Psychology is generally defined as the science of the behavior of individual organisms. The field offers tremendous diversity in terms of the ways in which behavior is studied. For example, physiological psychologists do work that is sometimes indistinguishable from the biological sciences, while social psychologists do work that is more closely related to that of sociologists and cultural anthropologists. Psychology is an evolving discipline that is best understood from a variety of differing perspectives. This diversity often produces stresses and conflicts within the field. One of our primary goals is to teach the student majoring in psychology how to deal with ambiguity, how to reflect on this experience, and how to ask sophisticated questions about behavior and experience.

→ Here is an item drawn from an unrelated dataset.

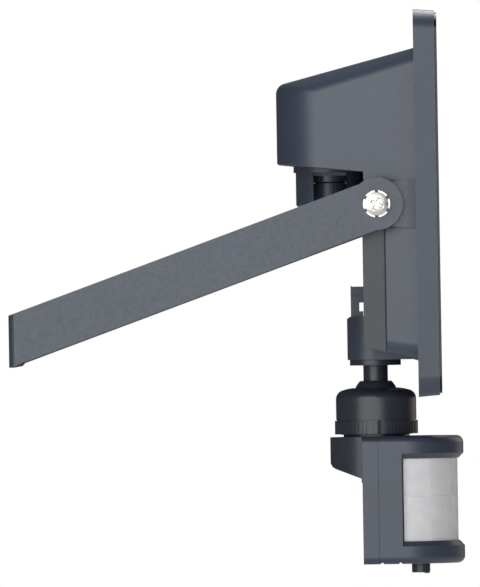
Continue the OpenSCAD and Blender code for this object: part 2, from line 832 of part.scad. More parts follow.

The Online Electronic Catalog (OEC) is the university?s official compilation for all curriculum. The OEC serves as the basis for major, minor, specialization, certificate, and program requirements for the academic year. For current policy and curriculum requirements refer to the CWU online catalog at http://www.cwu.edu/~catalogs. . You may choose the catalog that is appropriate for your major requirements, based on the quarter that you were accepted into your program. Some students may be using more than one catalog to meet general education and major requirements. A student should expect to meet the specific requirements of the psychology major or minor listed in the OEC that is current at the time he or she is accepted by the department into the major or minor program. A student should expect to complete general education requirements as listed in the OEC current at the time of first enrollment at either Central or a community college in the state of Washington, provided he or she transfers directly to CWU from the community college and has not attended another four-year institution.
A 45-credit major program is available to students who are pursuing a second major or a minor in a related field. A 60-credit major program is available to students who have not declared a second major or a related minor. Both programs provide an academic program that is suitable for students planning to pursue graduate-level education. The programs differ only in the number of elective credits required to obtain the degree.